* _REQUIREMENTS_
Write out the lines from the top of the material through the line with "return keep(without(name, outer, [inner]), name)", exactly and with nothing added.

* _MATERIAL_

§ §

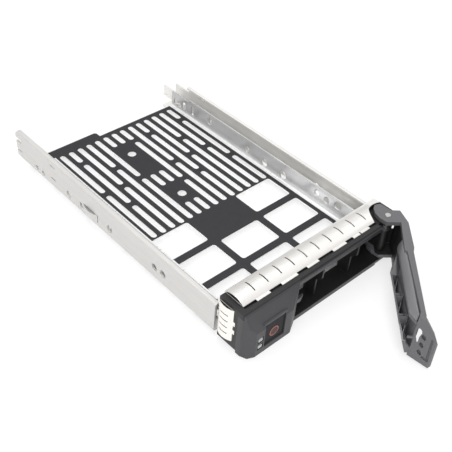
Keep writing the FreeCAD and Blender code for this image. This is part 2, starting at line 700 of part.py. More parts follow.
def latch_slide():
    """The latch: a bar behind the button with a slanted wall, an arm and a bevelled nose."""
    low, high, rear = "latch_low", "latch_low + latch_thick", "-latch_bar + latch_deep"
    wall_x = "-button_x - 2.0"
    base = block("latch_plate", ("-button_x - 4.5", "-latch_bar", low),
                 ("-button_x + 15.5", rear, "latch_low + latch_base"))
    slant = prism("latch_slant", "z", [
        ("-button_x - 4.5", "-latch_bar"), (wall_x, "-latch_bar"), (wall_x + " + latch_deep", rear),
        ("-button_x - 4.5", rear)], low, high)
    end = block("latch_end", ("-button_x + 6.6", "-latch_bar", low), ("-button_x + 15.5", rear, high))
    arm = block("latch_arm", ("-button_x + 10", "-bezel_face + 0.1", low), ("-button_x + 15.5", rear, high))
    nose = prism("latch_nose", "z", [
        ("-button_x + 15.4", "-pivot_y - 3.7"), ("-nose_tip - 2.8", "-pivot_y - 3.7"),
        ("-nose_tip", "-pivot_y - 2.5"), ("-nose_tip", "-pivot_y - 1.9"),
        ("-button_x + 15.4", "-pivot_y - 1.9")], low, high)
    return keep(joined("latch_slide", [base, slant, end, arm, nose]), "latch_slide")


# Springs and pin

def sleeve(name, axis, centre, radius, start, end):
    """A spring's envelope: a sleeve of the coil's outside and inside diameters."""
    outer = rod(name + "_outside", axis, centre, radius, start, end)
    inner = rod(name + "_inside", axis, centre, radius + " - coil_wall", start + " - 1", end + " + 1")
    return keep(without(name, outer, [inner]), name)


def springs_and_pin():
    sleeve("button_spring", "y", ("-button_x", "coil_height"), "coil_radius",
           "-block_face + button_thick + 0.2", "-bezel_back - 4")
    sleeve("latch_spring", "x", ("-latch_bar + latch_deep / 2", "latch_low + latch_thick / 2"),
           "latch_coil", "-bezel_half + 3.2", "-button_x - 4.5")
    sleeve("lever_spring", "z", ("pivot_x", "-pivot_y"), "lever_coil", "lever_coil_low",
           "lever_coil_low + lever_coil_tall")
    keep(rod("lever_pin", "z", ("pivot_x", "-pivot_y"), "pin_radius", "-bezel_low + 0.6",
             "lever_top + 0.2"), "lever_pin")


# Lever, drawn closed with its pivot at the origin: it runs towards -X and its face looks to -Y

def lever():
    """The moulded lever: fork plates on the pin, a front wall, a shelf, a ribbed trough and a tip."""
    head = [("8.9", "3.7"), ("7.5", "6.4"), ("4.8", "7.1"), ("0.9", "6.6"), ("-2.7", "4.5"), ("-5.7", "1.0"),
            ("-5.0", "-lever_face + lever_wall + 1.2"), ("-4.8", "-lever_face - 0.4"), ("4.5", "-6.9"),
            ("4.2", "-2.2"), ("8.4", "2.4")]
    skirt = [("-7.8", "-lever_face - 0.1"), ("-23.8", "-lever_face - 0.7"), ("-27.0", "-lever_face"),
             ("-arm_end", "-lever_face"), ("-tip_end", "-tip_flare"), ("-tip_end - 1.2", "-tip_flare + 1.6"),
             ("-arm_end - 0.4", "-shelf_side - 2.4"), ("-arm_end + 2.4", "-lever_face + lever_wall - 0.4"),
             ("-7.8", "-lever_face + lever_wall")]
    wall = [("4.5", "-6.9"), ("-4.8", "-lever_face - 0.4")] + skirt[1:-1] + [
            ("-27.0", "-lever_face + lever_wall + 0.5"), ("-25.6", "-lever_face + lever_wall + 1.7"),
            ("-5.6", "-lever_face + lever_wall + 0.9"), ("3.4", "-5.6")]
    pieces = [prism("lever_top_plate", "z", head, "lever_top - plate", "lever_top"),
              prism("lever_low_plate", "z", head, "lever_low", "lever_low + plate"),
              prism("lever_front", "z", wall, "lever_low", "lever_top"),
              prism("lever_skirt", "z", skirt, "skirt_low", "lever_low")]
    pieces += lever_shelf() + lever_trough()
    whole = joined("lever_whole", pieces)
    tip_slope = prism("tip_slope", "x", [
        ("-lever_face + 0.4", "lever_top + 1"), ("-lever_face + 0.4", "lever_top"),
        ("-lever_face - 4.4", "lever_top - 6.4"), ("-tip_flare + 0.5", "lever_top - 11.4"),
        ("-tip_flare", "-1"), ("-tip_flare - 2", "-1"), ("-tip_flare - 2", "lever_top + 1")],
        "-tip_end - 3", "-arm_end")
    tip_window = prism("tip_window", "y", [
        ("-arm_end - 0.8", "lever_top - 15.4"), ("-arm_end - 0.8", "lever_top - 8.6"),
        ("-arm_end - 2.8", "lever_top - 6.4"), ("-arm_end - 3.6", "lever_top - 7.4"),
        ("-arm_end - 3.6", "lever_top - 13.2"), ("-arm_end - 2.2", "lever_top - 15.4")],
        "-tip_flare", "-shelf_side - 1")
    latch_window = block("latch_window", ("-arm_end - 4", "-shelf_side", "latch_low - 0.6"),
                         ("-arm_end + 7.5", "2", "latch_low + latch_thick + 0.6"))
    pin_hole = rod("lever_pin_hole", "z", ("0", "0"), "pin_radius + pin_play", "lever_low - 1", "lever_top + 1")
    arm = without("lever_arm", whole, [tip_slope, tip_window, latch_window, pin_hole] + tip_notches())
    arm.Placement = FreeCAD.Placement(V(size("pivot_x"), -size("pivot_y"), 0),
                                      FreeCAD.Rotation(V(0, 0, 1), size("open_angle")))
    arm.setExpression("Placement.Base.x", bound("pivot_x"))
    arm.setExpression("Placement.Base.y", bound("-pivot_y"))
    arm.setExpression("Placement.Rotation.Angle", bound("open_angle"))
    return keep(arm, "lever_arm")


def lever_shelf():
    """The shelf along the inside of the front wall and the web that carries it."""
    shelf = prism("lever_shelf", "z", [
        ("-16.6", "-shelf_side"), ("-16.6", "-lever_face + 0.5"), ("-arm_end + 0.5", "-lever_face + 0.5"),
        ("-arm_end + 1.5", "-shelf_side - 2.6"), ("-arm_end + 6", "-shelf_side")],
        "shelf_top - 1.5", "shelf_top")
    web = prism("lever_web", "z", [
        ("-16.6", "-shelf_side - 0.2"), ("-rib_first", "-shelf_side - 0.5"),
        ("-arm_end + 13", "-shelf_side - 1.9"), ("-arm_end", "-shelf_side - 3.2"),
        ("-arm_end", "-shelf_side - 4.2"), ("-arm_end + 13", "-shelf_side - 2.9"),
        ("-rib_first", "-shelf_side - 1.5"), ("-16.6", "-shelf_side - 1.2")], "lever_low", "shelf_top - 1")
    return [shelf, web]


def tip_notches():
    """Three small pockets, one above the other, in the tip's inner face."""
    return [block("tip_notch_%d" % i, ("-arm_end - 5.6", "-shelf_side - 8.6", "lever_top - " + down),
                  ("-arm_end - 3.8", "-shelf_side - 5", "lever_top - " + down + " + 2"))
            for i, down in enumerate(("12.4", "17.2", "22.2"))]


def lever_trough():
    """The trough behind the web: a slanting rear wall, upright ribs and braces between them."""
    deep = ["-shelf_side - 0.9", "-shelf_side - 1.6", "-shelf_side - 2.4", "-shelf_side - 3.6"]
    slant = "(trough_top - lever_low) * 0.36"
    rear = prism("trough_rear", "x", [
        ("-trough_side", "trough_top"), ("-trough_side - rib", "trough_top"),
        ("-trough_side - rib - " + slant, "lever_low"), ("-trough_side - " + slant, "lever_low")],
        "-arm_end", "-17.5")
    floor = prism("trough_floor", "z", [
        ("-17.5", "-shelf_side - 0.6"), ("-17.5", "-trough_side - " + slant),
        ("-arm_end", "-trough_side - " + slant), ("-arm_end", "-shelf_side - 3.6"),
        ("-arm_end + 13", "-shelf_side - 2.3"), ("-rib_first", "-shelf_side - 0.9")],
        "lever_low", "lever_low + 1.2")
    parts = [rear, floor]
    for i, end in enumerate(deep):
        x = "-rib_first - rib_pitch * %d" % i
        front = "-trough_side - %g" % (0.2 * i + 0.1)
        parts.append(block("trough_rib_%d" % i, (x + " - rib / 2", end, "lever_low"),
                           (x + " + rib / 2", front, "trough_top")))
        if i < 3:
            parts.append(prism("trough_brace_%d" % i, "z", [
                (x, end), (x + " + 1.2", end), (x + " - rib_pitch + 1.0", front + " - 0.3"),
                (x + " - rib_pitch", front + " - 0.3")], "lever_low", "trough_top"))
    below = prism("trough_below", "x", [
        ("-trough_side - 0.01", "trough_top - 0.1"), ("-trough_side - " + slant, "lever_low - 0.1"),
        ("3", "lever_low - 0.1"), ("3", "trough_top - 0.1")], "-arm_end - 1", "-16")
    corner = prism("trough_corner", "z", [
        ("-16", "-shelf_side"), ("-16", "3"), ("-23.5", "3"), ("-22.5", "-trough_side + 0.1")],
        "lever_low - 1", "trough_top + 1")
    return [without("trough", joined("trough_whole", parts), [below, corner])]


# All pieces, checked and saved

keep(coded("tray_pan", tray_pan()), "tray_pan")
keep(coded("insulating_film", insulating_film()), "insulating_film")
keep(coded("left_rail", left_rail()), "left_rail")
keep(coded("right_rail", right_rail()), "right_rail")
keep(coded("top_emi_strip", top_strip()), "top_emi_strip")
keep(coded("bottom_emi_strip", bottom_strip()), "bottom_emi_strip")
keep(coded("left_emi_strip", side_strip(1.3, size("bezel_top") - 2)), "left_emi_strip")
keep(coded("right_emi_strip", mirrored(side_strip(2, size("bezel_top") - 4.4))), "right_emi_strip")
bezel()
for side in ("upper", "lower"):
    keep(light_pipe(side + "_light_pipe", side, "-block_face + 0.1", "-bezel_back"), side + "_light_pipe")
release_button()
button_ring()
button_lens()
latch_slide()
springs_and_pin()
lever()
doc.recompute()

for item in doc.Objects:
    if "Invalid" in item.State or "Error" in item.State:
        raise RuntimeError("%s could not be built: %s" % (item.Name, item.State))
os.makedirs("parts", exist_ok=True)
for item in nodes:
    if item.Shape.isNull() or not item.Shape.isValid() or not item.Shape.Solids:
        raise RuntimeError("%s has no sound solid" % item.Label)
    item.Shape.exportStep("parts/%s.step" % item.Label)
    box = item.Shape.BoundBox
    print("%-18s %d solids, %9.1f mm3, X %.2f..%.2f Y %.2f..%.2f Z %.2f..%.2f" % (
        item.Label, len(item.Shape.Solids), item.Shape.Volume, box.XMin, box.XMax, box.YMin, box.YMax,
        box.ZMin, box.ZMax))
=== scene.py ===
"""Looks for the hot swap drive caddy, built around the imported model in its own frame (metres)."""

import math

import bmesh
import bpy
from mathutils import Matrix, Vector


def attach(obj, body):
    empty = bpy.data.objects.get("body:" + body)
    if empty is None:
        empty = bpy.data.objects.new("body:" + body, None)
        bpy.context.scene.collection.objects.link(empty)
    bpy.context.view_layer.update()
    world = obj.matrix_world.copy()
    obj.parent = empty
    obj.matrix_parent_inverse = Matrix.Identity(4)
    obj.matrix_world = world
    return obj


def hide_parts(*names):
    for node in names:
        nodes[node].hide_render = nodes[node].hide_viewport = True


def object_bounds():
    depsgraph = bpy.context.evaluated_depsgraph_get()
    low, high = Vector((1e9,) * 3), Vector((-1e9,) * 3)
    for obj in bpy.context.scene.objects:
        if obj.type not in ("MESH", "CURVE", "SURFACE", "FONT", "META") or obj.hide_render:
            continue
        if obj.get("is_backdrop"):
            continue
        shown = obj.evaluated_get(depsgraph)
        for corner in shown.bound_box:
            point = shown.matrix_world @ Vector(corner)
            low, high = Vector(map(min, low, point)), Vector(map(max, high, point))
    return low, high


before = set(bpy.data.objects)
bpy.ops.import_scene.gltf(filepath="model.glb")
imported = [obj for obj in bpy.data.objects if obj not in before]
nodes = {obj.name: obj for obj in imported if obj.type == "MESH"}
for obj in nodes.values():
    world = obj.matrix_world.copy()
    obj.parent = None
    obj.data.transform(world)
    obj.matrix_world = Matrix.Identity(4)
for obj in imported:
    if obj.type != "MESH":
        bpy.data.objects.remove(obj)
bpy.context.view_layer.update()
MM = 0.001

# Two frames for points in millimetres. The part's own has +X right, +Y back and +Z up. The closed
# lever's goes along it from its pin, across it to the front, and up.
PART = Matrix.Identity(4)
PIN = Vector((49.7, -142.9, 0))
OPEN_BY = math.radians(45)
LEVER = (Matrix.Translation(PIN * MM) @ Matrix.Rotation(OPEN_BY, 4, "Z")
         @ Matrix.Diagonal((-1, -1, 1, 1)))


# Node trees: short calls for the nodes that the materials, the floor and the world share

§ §

* _SOLUTION TO THE EXERCISE_
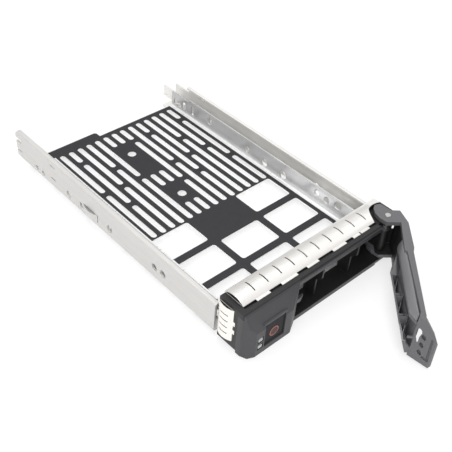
Keep writing the FreeCAD and Blender code for this image. This is part 2, starting at line 700 of part.py. More parts follow.
def latch_slide():
    """The latch: a bar behind the button with a slanted wall, an arm and a bevelled nose."""
    low, high, rear = "latch_low", "latch_low + latch_thick", "-latch_bar + latch_deep"
    wall_x = "-button_x - 2.0"
    base = block("latch_plate", ("-button_x - 4.5", "-latch_bar", low),
                 ("-button_x + 15.5", rear, "latch_low + latch_base"))
    slant = prism("latch_slant", "z", [
        ("-button_x - 4.5", "-latch_bar"), (wall_x, "-latch_bar"), (wall_x + " + latch_deep", rear),
        ("-button_x - 4.5", rear)], low, high)
    end = block("latch_end", ("-button_x + 6.6", "-latch_bar", low), ("-button_x + 15.5", rear, high))
    arm = block("latch_arm", ("-button_x + 10", "-bezel_face + 0.1", low), ("-button_x + 15.5", rear, high))
    nose = prism("latch_nose", "z", [
        ("-button_x + 15.4", "-pivot_y - 3.7"), ("-nose_tip - 2.8", "-pivot_y - 3.7"),
        ("-nose_tip", "-pivot_y - 2.5"), ("-nose_tip", "-pivot_y - 1.9"),
        ("-button_x + 15.4", "-pivot_y - 1.9")], low, high)
    return keep(joined("latch_slide", [base, slant, end, arm, nose]), "latch_slide")


# Springs and pin

def sleeve(name, axis, centre, radius, start, end):
    """A spring's envelope: a sleeve of the coil's outside and inside diameters."""
    outer = rod(name + "_outside", axis, centre, radius, start, end)
    inner = rod(name + "_inside", axis, centre, radius + " - coil_wall", start + " - 1", end + " + 1")
    return keep(without(name, outer, [inner]), name)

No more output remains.